TinyC, port to HP

From: David Betz <dbetz_at_xlisper.mv.com>
Date: Fri Oct 10 17:17:28 2003

Hendrix always seems to get the credit for Small C but the original
compiler was written by Ron Cain and published in an early issue of Dr.
Dobbs Journal. The earlier version by Ron Cain was quite a bit smaller
than Hendrix version.

On Friday, October 10, 2003, at 04:54 PM, jim wrote:

>>> J.C. Wren wrote:
>>>> A number of C compilers on small architectures have solved this
>>>> problem
>> by
>>>> having 2, sometimes 4, distinct compiling phases, and passing data
>> through
>>>> temporary files. This gives you a lot more leeway in code space.
>>>> I've
>> seen
>>>> preprocessor pass, tokenization pass, code generator pass, and in
>>>> some
>> cases,
>>>> the 4th pass is the assembler (which I generally prefer over
>>>> direct-to-assembly, since you can insert a user-written processing
>>>> phase
> I ported Hendrix tiny C from my Imsai (CP/M version 1.4 actually) to a
> mini
> computer that had no c support in the early 80's when it first came
> out.
> If I recall it came in two passes as mentioned, and then an assembly,
> then
> link.
> There was a c library support as well.
> I actually didn't to go assembly for the mini, but actually to an
> interpreted
> language like Java uses now. I think I had to implement around 30
> opcodes
> total to implement the instructions used by the hendrix compiler.
> that means
> that of all the 8080 instructions that the original hendrix compiler
> emitted,
> there
> were only 30 total used.
> It supports a 16 bit address space natively, so would produce good
> code on
> your HP.
> A typical pass was as follows:
> run C0 on the c source
> run C1 on the result of C0
> merge the source for the clib (which was earlier run thru C0 and C1)
> with
> this output of C1.
> Assemble the whole mess with an assembler that assembled to a
> relocatable module.
> take relocatable module, and use load command to suck into interpreter
> on target machine (which was written in assembly).
> I don't know about running in 32k.
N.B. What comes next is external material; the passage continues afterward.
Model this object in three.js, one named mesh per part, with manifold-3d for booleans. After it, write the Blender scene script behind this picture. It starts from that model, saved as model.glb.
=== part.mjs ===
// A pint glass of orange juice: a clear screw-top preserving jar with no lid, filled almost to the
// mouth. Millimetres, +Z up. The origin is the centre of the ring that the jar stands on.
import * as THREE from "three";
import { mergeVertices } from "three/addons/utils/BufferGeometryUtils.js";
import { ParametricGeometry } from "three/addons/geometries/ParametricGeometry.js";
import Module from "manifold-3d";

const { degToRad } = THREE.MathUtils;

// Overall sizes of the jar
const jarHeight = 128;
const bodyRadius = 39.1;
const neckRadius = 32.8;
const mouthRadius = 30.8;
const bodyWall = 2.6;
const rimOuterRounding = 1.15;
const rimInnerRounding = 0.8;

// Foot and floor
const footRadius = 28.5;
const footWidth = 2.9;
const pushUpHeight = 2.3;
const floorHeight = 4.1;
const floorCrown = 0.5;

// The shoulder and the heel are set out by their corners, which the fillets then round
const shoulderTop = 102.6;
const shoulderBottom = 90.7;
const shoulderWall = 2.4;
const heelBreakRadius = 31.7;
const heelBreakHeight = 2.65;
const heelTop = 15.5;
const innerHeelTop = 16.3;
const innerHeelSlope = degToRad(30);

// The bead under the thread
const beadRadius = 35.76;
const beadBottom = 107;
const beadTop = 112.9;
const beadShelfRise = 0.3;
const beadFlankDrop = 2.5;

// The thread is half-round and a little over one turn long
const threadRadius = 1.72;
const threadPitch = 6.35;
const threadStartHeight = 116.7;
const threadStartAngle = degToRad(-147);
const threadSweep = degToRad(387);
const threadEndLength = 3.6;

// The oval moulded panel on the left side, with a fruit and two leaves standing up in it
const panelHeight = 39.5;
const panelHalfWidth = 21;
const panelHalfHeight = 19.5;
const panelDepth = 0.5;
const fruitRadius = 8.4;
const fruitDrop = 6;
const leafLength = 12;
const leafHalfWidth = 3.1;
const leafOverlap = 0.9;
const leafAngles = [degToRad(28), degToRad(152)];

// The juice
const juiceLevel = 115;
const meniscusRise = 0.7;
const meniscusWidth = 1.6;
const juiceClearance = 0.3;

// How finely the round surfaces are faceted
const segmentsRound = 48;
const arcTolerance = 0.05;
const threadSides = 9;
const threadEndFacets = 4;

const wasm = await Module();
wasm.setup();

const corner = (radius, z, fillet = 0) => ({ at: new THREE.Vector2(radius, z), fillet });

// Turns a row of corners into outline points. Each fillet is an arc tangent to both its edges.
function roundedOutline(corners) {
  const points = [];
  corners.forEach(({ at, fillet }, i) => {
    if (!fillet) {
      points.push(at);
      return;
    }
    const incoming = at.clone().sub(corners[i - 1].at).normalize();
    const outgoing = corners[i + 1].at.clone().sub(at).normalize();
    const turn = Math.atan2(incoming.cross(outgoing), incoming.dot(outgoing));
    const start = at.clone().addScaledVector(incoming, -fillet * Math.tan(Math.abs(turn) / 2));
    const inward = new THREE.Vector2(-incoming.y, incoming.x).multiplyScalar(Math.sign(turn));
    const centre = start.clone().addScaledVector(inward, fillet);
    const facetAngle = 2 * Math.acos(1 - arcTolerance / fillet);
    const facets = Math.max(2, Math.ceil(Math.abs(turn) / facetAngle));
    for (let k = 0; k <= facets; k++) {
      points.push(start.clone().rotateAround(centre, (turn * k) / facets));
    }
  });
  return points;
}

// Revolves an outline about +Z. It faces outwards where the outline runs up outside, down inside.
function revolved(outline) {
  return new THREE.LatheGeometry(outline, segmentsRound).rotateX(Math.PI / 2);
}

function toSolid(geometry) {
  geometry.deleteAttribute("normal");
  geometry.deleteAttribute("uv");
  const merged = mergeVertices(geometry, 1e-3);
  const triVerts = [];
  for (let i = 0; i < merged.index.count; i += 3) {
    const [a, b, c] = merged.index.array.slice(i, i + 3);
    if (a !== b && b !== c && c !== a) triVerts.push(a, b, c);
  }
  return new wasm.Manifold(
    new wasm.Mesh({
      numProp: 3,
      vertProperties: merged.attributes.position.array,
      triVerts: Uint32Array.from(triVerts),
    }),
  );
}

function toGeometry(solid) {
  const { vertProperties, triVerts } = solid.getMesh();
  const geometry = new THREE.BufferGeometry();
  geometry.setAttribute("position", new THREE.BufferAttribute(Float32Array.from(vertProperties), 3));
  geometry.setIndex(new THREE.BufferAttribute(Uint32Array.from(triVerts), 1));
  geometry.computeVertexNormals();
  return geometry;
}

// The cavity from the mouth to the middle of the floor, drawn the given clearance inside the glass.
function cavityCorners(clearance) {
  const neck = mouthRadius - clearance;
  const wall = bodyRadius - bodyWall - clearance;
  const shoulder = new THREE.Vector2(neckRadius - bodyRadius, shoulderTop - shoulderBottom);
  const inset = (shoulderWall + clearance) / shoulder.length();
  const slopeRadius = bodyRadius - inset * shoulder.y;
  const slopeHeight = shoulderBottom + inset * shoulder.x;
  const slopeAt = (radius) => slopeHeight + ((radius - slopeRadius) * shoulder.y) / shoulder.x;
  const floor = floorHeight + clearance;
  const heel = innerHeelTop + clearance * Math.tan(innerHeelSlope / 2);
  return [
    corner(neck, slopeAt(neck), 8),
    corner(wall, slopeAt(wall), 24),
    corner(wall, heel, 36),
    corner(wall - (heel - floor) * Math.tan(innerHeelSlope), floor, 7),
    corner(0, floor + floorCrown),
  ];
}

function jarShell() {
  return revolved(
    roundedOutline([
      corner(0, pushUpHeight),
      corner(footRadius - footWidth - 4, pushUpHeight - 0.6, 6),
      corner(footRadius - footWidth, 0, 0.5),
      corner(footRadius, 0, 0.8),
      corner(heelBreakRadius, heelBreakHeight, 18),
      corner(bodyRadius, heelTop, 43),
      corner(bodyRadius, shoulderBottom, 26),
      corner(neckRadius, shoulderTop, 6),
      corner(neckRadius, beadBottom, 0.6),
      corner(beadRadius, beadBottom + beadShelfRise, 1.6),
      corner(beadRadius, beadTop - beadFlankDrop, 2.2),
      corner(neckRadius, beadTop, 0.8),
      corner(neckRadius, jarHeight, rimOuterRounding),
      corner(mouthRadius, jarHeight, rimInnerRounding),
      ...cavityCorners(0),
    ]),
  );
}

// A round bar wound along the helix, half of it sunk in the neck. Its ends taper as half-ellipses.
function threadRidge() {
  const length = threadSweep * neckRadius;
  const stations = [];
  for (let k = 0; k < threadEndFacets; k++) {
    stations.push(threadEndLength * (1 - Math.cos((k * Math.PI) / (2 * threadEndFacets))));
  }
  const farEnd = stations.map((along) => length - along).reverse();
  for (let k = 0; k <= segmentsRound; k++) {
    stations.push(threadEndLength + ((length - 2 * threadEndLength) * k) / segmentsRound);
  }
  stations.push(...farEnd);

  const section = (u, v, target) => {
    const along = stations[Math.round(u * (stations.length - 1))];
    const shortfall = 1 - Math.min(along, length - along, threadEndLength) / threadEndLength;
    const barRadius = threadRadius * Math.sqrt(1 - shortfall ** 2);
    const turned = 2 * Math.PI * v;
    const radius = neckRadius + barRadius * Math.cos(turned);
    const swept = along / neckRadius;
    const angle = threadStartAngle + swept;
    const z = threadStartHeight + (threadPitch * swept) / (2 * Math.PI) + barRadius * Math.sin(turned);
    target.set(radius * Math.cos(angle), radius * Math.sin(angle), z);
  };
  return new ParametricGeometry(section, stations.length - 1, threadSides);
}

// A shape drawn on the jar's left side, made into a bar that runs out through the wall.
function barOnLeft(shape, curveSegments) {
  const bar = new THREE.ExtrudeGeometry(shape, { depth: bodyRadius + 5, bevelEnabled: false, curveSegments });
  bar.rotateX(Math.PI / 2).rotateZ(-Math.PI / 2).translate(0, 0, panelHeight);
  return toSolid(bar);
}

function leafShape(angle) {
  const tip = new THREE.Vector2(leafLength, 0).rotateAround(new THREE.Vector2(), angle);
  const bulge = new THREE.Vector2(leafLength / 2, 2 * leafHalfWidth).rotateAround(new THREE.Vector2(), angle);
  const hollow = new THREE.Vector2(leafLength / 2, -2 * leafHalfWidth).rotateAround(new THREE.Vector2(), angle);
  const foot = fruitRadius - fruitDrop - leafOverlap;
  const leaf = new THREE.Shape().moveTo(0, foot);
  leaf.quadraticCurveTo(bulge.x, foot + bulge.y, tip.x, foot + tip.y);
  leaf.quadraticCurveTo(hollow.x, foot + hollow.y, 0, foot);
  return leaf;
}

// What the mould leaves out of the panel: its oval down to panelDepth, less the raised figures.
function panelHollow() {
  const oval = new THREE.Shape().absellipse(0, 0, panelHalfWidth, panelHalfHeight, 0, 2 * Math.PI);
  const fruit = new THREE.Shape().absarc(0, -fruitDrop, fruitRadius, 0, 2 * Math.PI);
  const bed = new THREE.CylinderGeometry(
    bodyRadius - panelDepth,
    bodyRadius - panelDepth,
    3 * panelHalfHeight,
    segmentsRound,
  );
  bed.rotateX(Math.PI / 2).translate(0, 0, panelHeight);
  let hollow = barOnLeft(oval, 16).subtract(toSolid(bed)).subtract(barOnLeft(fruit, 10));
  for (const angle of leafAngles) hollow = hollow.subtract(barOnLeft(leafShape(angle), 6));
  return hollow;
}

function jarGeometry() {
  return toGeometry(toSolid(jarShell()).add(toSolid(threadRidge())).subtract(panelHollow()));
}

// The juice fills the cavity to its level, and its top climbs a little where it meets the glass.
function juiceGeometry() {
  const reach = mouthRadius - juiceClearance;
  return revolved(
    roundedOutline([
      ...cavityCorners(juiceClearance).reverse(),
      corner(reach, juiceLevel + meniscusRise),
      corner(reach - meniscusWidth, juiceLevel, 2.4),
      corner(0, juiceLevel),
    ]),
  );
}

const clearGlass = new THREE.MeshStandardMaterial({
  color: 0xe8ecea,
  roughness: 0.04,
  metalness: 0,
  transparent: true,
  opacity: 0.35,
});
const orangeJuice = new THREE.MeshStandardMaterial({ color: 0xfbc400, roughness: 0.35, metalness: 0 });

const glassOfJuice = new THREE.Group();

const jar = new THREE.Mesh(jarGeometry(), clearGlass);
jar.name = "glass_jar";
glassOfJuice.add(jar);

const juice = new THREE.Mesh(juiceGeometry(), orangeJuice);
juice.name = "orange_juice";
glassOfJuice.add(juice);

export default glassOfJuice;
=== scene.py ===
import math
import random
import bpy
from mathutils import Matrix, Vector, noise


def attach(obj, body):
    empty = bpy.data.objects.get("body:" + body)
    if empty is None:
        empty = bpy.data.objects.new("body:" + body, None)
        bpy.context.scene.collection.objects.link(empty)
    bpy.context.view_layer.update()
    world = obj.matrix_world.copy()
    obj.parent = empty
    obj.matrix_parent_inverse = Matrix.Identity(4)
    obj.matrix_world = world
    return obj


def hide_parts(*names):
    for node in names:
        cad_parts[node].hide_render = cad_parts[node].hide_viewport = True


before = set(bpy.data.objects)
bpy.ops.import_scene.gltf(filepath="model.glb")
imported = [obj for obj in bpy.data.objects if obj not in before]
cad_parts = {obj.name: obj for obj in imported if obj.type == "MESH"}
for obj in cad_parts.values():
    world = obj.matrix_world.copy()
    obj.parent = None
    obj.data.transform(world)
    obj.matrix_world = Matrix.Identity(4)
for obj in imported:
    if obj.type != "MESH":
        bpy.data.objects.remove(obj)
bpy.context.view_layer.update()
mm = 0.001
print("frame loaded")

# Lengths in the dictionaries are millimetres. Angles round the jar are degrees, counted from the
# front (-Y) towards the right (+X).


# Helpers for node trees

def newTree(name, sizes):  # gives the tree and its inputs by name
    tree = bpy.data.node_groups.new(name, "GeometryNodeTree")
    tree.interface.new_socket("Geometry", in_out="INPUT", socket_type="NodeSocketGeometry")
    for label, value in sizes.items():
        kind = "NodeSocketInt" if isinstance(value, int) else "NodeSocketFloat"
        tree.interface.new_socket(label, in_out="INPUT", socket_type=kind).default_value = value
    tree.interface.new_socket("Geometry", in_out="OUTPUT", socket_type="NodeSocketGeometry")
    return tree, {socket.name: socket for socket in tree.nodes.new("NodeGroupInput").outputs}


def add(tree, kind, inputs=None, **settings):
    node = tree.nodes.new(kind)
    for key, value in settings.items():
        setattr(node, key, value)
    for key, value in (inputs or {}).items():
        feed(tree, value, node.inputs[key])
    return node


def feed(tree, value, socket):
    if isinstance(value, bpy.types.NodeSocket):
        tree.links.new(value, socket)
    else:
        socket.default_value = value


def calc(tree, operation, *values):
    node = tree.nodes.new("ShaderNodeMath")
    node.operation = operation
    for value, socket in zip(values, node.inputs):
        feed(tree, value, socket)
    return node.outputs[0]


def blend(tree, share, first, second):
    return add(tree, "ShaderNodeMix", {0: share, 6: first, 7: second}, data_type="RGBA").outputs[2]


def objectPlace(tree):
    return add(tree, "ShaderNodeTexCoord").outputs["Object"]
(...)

That probably would be tight to
> run the compiler. I think the full C lib was around 24k long, but it
> may
> have been smaller. Since i linked in the whole mess w/o any way to
> pick and choose what was used vs what was not, it was allways
> there regardless. A better linker and better way of merging in the
> clib could fix that.
> the machine I had had a symbolic assembler that was easy to gen up
> the assembler used here w/o any work so I didn't optimize that at
> all.
> As to optimization, you do have to do some duplicate elimination,
> but other than that, it produced pretty good code.
> most of the work on the hendrix c compiler was to the C1 pass,
> which emitted the 8080 instructions. I don't recall whether the
> Hendrix Tiny C was orignally for the 8080 / CP/M environment,
> or whether the published version was a port from some other
> environment, but the one I worked from ran on either CP/M 1.4
> or 2 or 3x cpm's. the clib was pretty brain dead.